_Set problem:_
Reproduce all lines of the listing below in which the word "part" occurs.

_Data section:_

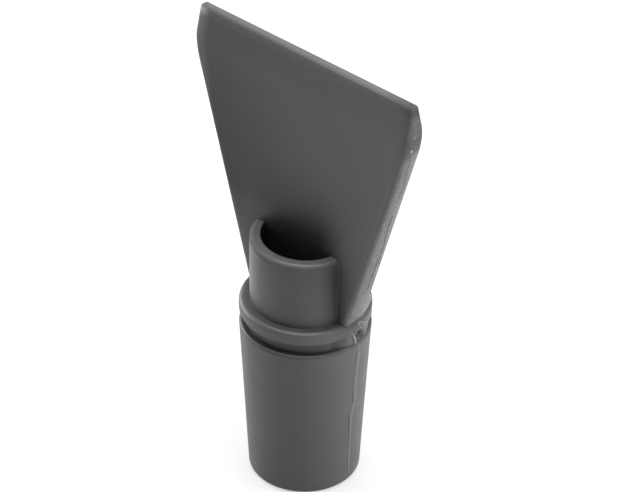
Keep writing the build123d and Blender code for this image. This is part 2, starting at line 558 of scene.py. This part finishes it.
soft_lines = (
    (on_sleeve, 0.9, 1.3, 0.06, 0.03, ((1.42, 48.0), (1.02, 41.8), (0.86, 36.0), (1.45, 29.7))),
    (on_sleeve, 0.8, 1.0, 0.06, 0.03, ((1.3, 30.2), (0.0, 26.4), (0.3, 19.0))),
    (on_sleeve, 0.6, 0.6, 0.08, 0.03, ((0.35, 19.6), (0.32, 11.5), (0.89, 5.0), (0.95, 2.6))),
    (on_collar, 0.25, 0.3, 0.12, 0.04, ((1.82, 56.6), (0.45, 56.2), (-0.8, 56.1), (-2.4, 56.5))),
    (on_side, 0.25, 0.4, 0.12, 0.1, ((1.5, 85.9), (1.3, 89.6), (0.7, 94.0), (0.2, 98.0), (0.5, 102.0))),
    (on_side, 0.25, 0.3, 0.1, 0.1, ((0.7, 108), (0.9, 113), (0, 118), (-0.4, 122), (-0.8, 125))),
)
for side_name, mirrored, seed in (("right", False, 3), ("left", True, 8)):
    for name, lines, material, sunk in (
        ("flash_", crisp_lines, flash_plastic, 0.12),
        ("seam_", soft_lines, seam_plastic, 0.05),
    ):
        chance = random.Random(seed)
        body = bmesh.new()
        for surface, front, behind, height, wobble, line in lines:
            add_ridge(body, line, surface, front, behind, height, chance, wobble, sunk)
        finish_piece(body, name + side_name, mirrored, material)

# Near the flash the groove gets shallow, behind it it is filled, with a pit
# and a dip behind the web, and it opens again further round. The profile
# gives the fill's radius at angles from the right side
fill_bottom = 50.9
fill_height = 5.6
fill_core_radius = 16.4
fill_edge_radius = 17.9
fill_unevenness = 0.03
web_lean = 5.0
pit_depth = 0.6
dip_depth = 0.3
columns = 90
rows = 15
profile = (
    (-26, 16.8),
    (-20, 17.15),
    (-14, 17.7),
    (-9, 18.15),
    (-4, 18.3),
    (1.0, 18.4),
    (3, 18.3),
    (12, 18.5),
    (20, 18.35),
    (32, 18.1),
    (40, 16.8),
)


def fill_radius(angle):
    for (start, low), (end, high) in zip(profile, profile[1:]):
        if start <= angle <= end:
            return low + (high - low) * (angle - start) / (end - start)
    return profile[-1][1]


for side_name, mirrored, seed in (("right", False, 5), ("left", True, 6)):
    chance = random.Random(seed)
    body = bmesh.new()
    outer = []
    inner = []
    for column in range(columns):
        turn = profile[0][0] + (profile[-1][0] - profile[0][0]) * column / (columns - 1)
        outer_line = []
        inner_line = []
        for row in range(rows):
            rise = row / (rows - 1)
            z = fill_bottom + fill_height * rise
            # Near the web the columns lean forward towards the collar
            angle = math.radians(turn - web_lean * (rise - 0.45) * max(0, 1 - abs(turn) / 14))
            radius = fill_radius(turn)
            pit = math.exp(-(((turn - 6.5) / 3) ** 2) - ((rise - 0.66) / 0.22) ** 2)
            dip = math.exp(-(((turn - 10.5) / 1.2) ** 2)) * max(0, 1 - 1.3 * rise)
            radius -= pit_depth * pit + dip_depth * dip
            if 0 < row < rows - 1:
                radius += chance.uniform(-fill_unevenness, fill_unevenness)
            else:
                radius = min(radius, fill_edge_radius)
            spin = Vector((math.cos(angle), math.sin(angle), 0))
            outer_line.append(body.verts.new(spin * radius + Vector((0, 0, z))))
            inner_line.append(body.verts.new(spin * fill_core_radius + Vector((0, 0, z))))
        outer.append(outer_line)
        inner.append(inner_line)
    for column in range(columns - 1):
        for row in range(rows - 1):
            for sheet in (outer, inner):
                body.faces.new(
                    (
                        sheet[column][row],
                        sheet[column + 1][row],
                        sheet[column + 1][row + 1],
                        sheet[column][row + 1],
                    )
                )
        for row in (0, rows - 1):
            body.faces.new(
                (outer[column][row], outer[column + 1][row], inner[column + 1][row], inner[column][row])
            )
    for row in range(rows - 1):
        for column in (0, columns - 1):
            body.faces.new(
                (outer[column][row], outer[column][row + 1], inner[column][row + 1], inner[column][row])
            )
    finish_piece(body, "groove_fill_" + side_name, mirrored, fill_plastic)

# Small grains stuck in the right side and one on the bevel, each as how far
# it is in from the side, its height, y and size. They are a little flat,
# partly sunk, and stay within the part's width
grain_flatness = 0.75
grain_sunk = 0.35
grain_limit = 38.8
chance = random.Random(11)
body = bmesh.new()
for inset, z, y, size in (
    (0, 127.4, -1.4, 0.75),
    (0, 123.1, -0.8, 0.3),
    (0, 120.0, 0.0, 0.28),
    (0, 116.2, 0.0, 0.26),
    (0, 112.8, 1.0, 0.28),
    (0, 109.9, 0.7, 0.26),
    (0, 100.6, -3.0, 0.4),
    (0, 97.4, 0.2, 0.3),
    (0, 93.0, 2.0, 0.24),
    (0, 82.0, 2.4, 0.26),
    (0, 71.0, 1.2, 0.45),
    (25.1, 135.4, -2.62, 0.25),
):
    x = side_at(z) - inset - grain_sunk * size
    grain = bmesh.ops.create_icosphere(body, subdivisions=2, radius=1)["verts"]
    stretch = chance.uniform(1.0, 1.5)
    for vertex in grain:
        bump = size * chance.uniform(0.85, 1.15)
        vertex.co = Vector(
            (
                min(x + vertex.co.x * grain_flatness * bump, grain_limit),
                y + vertex.co.y * bump,
                z + vertex.co.z * stretch * bump,
            )
        )
finish_piece(body, "grains", False, flash_plastic)

# Floor: pale, white to the camera where nothing shades it
bpy.ops.mesh.primitive_plane_add(size=6, location=(0, 0, 0))
floor = bpy.context.object
floor.name = "floor"
floor_material = bpy.data.materials.new("floor")
graph = Graph(floor_material)
shader = graph.tree.nodes["Principled BSDF"]
graph.feed(shader.inputs["Base Color"], (0.8, 0.8, 0.8, 1))
graph.feed(shader.inputs["Roughness"], 0.9)
place = graph.node("ShaderNodeTexCoord").outputs["Object"]
far = graph.vector_maths("LENGTH", "Value", place)
share = graph.product(graph.seen(), graph.ramp(far, 250, 600, 0.6, 1))
mixed = graph.mixed(share, shader.outputs[0], graph.white("ShaderNodeEmission", 1))
graph.feed(graph.tree.nodes["Material Output"].inputs[0], mixed)
floor.data.materials.append(floor_material)

# Soft square lamps overhead, low at the right, behind at the left and low at
# the left, each with its place, size and power
lamp_target = Vector((0, 0, 0.07))
for name, place, size, power in (
    ("above", (0, 0, 1.0), 0.8, 14.2),
    ("above_right", (0.55, -0.05, 0.85), 0.6, 0.8),
    ("behind", (-0.5, 0.7, 0.6), 0.6, 2.6),
    ("low_right", (0.8, 0.45, 0.12), 0.4, 14.0),
    ("low_left", (-0.8, -0.1, 0.2), 0.5, 6.8),
):
    lamp_data = bpy.data.lights.new(name, "AREA")
    lamp_data.shape = "SQUARE"
    lamp_data.size = size
    lamp_data.energy = power
    lamp = bpy.data.objects.new(name, lamp_data)
    scene.collection.objects.link(lamp)
    lamp.location = place
    lamp.rotation_mode = "QUATERNION"
    lamp.rotation_quaternion = (lamp_target - Vector(place)).to_track_quat("-Z", "Y")

# World: white to the camera and in reflections, and no light on the object
world = bpy.data.worlds.new("world")
scene.world = world
graph = Graph(world)
graph.tree.nodes.clear()
dark = graph.white("ShaderNodeBackground", 0)
bright = graph.white("ShaderNodeBackground", 1)
world_output = graph.node("ShaderNodeOutputWorld")
graph.feed(world_output.inputs[0], graph.mixed(graph.seen(), dark, bright))

scene.view_settings.view_transform = "Standard"

# Camera: placed where the photo's shapes were measured to fit
azimuth = math.radians(41.1388)
elevation = math.radians(36.1867)
camera_roll = math.radians(0.6032)
camera_place = (0.596815, -0.678542, 0.737935)
right = Vector((math.cos(azimuth), math.sin(azimuth), 0))
up = Vector(
    (
        -math.sin(azimuth) * math.sin(elevation),
        math.cos(azimuth) * math.sin(elevation),
        math.cos(elevation),
    )
)
back = right.cross(up)
rolled_right = right * math.cos(camera_roll) + up * math.sin(camera_roll)
rolled_up = up * math.cos(camera_roll) - right * math.sin(camera_roll)
camera_data = bpy.data.cameras.new("camera")
camera_data.lens = 227.13
camera_data.sensor_width = 36
camera_data.clip_start = 0.05
camera_data.clip_end = 20
camera = bpy.data.objects.new("camera", camera_data)
scene.collection.objects.link(camera)
turned = Matrix((rolled_right, rolled_up, back)).transposed()
camera.matrix_world = Matrix.Translation(camera_place) @ turned.to_4x4()
scene.camera = camera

_Task solution:_
Keep writing the build123d and Blender code for this image. This is part 2, starting at line 558 of scene.py. This part finishes it.
# partly sunk, and stay within the part's width